Dream Children
- First edition cover
- Author: A. N. Wilson
- Language: English
- Genre: Novel
- Publisher: W. W. Norton
- Publication date: August 1998
- Publication place: United Kingdom
- Media type: Hardback and paperback
- Pages: 218 pp (first edition, hardback)
- ISBN: 0-393-02740-6 (first edition, hardback)
- OCLC: 39050887
- Dewey Decimal: 823/.914 21
- LC Class: PR6073.I439 D7 1998

= Dream Children =

1998 novel by A. N. Wilson

Dream Children is a 1998 novel by A. N. Wilson.

==Plot summary==

Owing to his own early encounters, Oliver Gold, a distinguished philosopher, has decided he can only be happy with a child.

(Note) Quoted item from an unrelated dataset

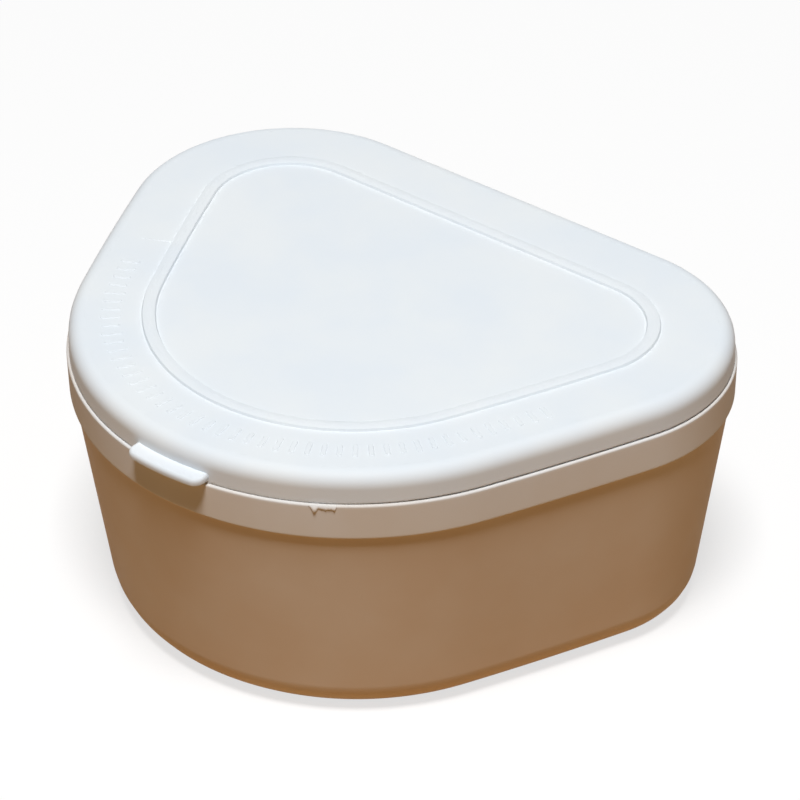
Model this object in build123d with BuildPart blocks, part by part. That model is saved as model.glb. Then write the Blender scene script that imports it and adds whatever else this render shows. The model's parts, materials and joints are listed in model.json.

Oliver, however, moves in with a widow in North London. He makes all the ladies around him fall in love with him, from the aging matriarch to a pair of lesbian lovers to a little girl named Bobs. Bobs is aged three when Oliver moves in and is aged ten by the end of the book.

== Publication ==

=== Development ===
Dream Children was published by W. W. Norton & Company on August 1, 1998.

== Reception ==
The book received positive reception upon release. Kirkus Reviews described the book as being timely and disturbing in equal measure. Publishers Weekly was mostly positive but argued that it lacked "the brilliant consistency of vision of Lolita."